Paper-to-Podcast

Paper Summary

Title: Flow Straight and Fast: Learning to Generate and Transfer Data With Rectified Flow

Source: ICLR 2023 (0 citations)

Authors: Xingchao Liu et al.

Published Date: 2023-06-03

Podcast Transcript

Hello, and welcome to Paper-to-Podcast.

Today, we're diving into a fascinating piece of research that's all about making and swapping data as smooth as butter on a hot skillet. We're looking at the paper "Flow Straight and Fast: Learning to Generate and Transfer Data With Rectified Flow" by Xingchao Liu and colleagues, published on June 3rd, 2023, at the International Conference on Learning Representations.

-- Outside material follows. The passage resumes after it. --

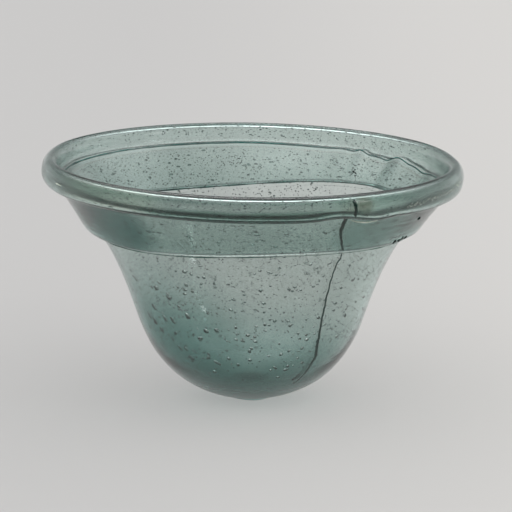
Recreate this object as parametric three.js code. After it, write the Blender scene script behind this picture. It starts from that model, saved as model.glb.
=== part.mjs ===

So, what's cooking with this paper? The authors are serving up a dish called "rectified flow," which is not a fancy new dance move, but rather a simple method for transforming data from one form to another. Imagine being able to turn your selfie into a portrait of a majestic cat with the swipe of a digital brush. That's the kind of magic we're talking about.

Rectified flow is like the GPS of data transformation; it finds the shortest route from Point A to Point B, avoiding any unnecessary scenic routes. That means it can go from zero to data-swapping hero in record time, dodging those complex calculations that make our computers sweat.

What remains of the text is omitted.